As grandes mobilizações sindicais de 40 anos atrás, que possibilitaram o surgimento
de Lula, desapareceram com as mudanças profundas do mundo do trabalho
Entrevistado pelo jornalista Kiko Nogueira, no DCM, o professor da Uerj, João Cesar de Castro Rocha, levantou temas interessantes para o debate que a esquerda vem travando depois do resultado eleitoral do primeiro turno das eleições municipais.
Especialmente no que diz respeito ao diagnóstico, Castro Rocha apresenta argumentos que merecem atenção. Ele destaca que parte considerável da juventude, formada por rapazes e moças entre 20 e 25 anos de idade, veem o PT como o partido do establishment e o identificam com o sistema, pois o PT venceu cinco das seis últimas eleições presidenciais, uma circunstância inédita na história do país.
Então, esse jovem, por mais estapafúrdio que pareça para as pessoas mais informadas e com bom nível de consciência política, é capaz de dizer "sou antissistema, por isso voto na oposição ao PT", ou "sou neoliberal e antissistema."
Penso que a distorção apontada pelo professor encontra terreno fértil porque a extrema-direita está levando vantagem na disputa ideológica e cultural por corações e mentes na sociedade, devido a múltiplos fatores que dariam margem a muitos artigos.
Outro acontecimento da história recente lembrada pelo historiador, e que contribuiu para o avanço da direita, foi o esvaziamento das Comunidades Eclesiais de Base, as CEBs, por obra e graça do papado de João Paulo II. Com capilaridade em todo o país e forte presença em toda a América Latina, as CEBs levavam suas propostas progressistas nas igrejas, bairros pobres, hospitais, presídios, etc.
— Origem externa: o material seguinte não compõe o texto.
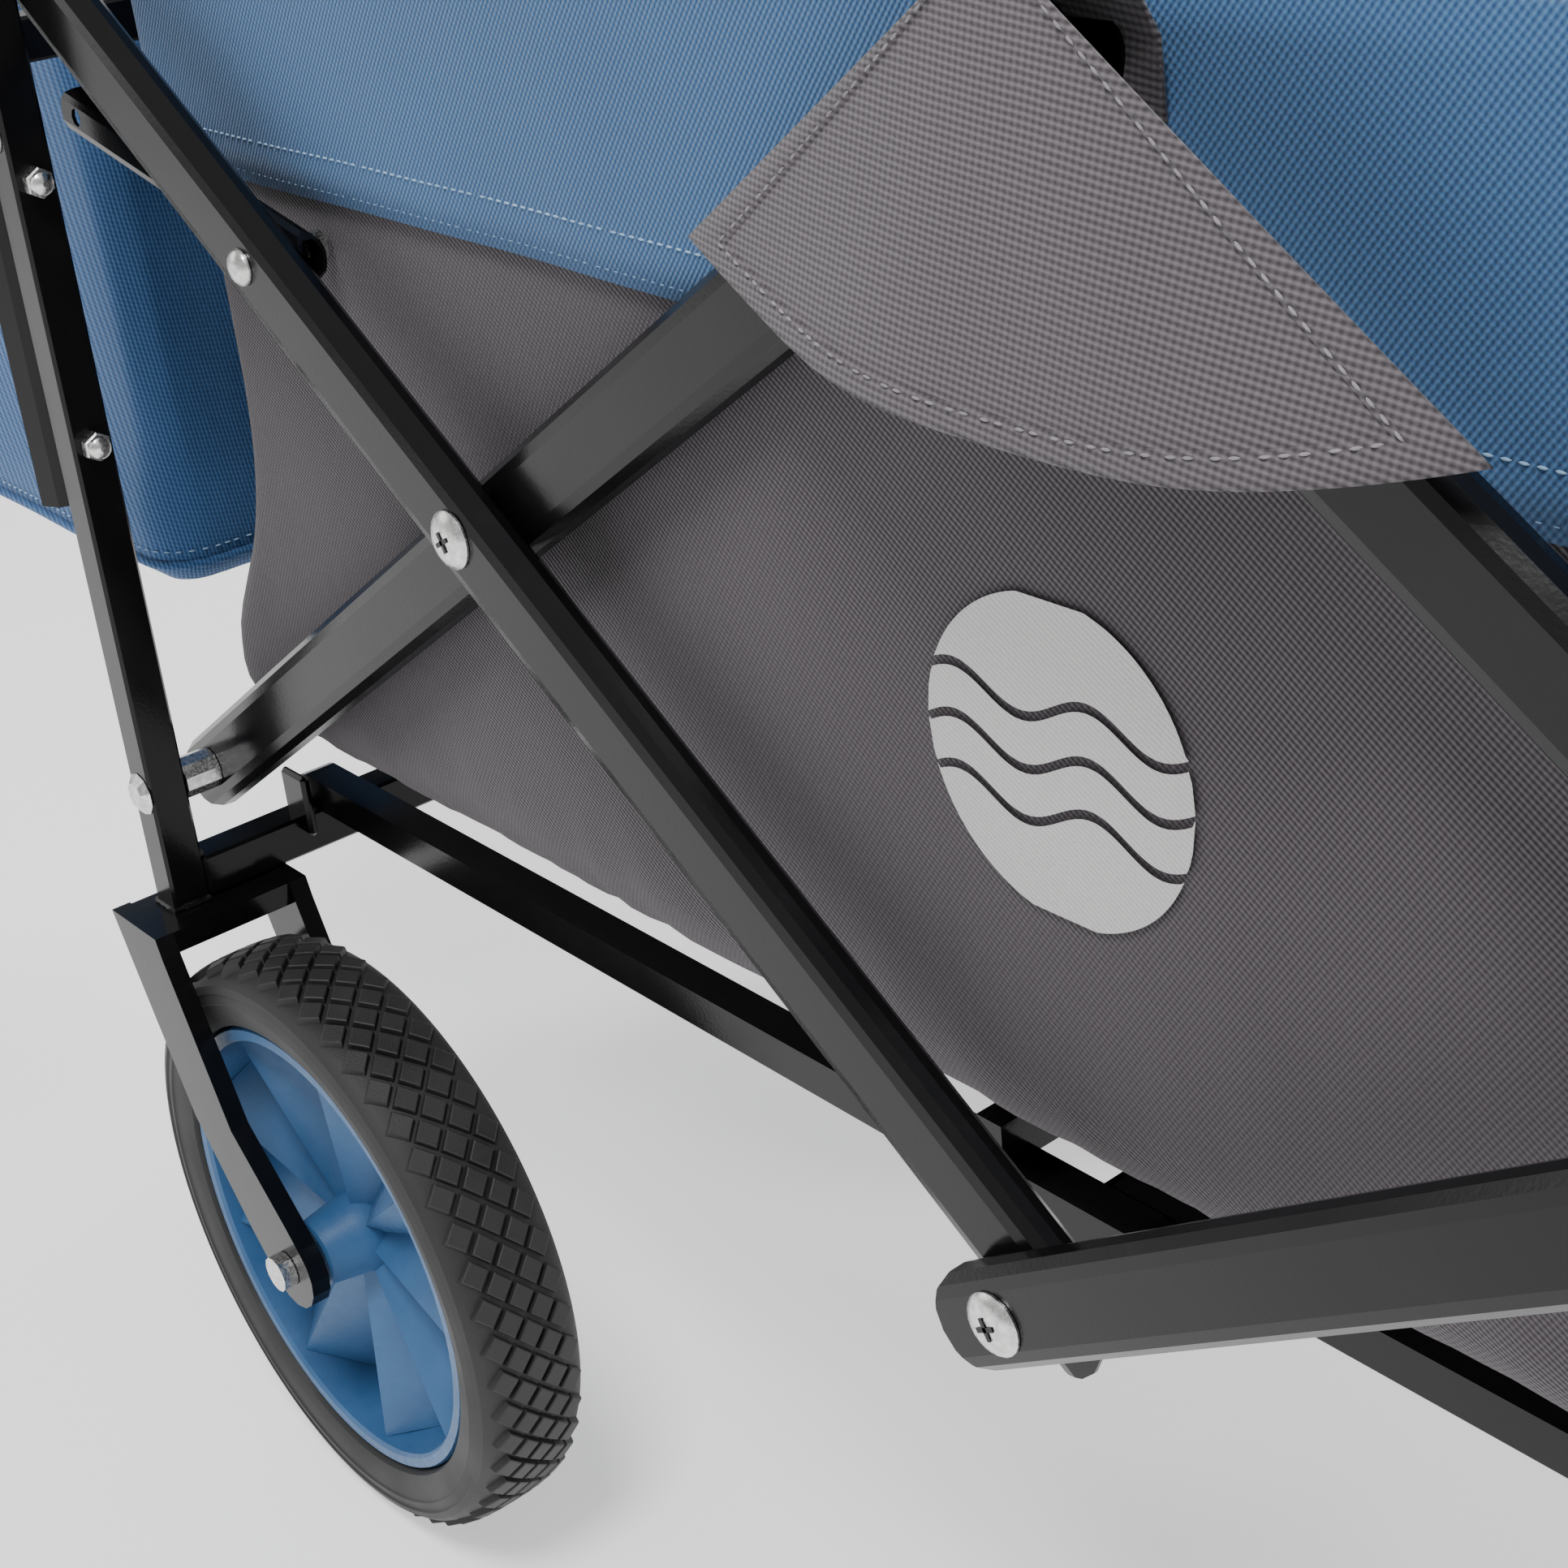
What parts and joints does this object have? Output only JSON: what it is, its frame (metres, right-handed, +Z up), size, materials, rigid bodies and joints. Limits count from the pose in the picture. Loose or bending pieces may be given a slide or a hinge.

Esses grupos católicos, criados para adequar a igreja às resoluções do Concílio Vaticano II, motivavam os fieis para a organização e a luta política e social. As CEBs tiveram inclusive importante papel na fundação do Partido dos Trabalhadores.
Como jovem militante petista nos anos 80, pude testemunhar a força das CEBs. A politização partia da própria pregação do evangelho, pautada na libertação do povo e no seu protagonismo político. A saída de cena das CEBs abriu caminho para as denominações neopentecostais, que passaram a dar as cartas nas favelas e bairros populares com sua teologia da prosperidade.
Para o professor, a esquerda atual se ressente também do quase total desaparecimento das associações de moradores, que há algumas décadas organizavam a população para lutar contra a carestia, por casa, asfalto, água, luz, saúde e educação. Essas associações tiveram atuação marcante, principalmente nas periferias dos grandes centros urbanos.
Vale lembrar que o ativismo nessas entidades de moradores fez com que muitos de seus militantes ganhassem proeminência como dirigentes sindicais e partidários, especialmente na CUT e no PT. Nos anos 80 e 90, as associações de moradores faziam parte do cotidiano de praticamente todos os bairros periféricos das metrópoles brasileiras.
Eu acrescentaria mais um motivo importante para a redução da influência do pensamento progressista no Brasil: a perda de relevância do movimento sindical combativo. O papel dos sindicatos extrapolou a luta corporativa por salários e benefícios chegando a ter peso considerável na redemocratização do país. Também foi uma escola de quadros, que depois ocupariam grandes espaços nos poderes Legislativo e Executivo, inclusive na presidência da República. Mas o mundo do trabalho virou de ponta a cabeça com a Quarta Revolução Industrial, e os trabalhadores, em geral, não querem mais saber de sindicato. Sem falar que a reforma trabalhista acabou com a principal fonte de financiamento das entidades, o imposto sindical.
Voltando à análise de Castro Rocha: ele levanta a tese segundo a qual as distorções que forjam pessoas "de direita e antissistema" só vicejam no terreno da precariedade em que vive parcela significativa da nossa população. Segundo o historiador, não é possível romper com as amarras que aprisionam tanta gente em uma vida precária no âmbito das conciliações feitas em nome da governabilidade. Sua tese é que uma reforma tributária autêntica e uma reforma agrária que democratize de uma vez por todas o acesso à terra não se darão nos marcos da conciliação.
Comentário final meu: como tornar realidade essas reformas com uma correlação de forças tão desfavorável, ante o Congresso Nacional de composição mais reacionária politicamente e retrógrada socialmente da história?
Essa é a pergunta cuja resposta vale um milhão de dólares.
Como diz o ex-ministro José Dirceu, chega a ser um milagre que Lula esteja conseguindo governar diante de tamanha adversidade.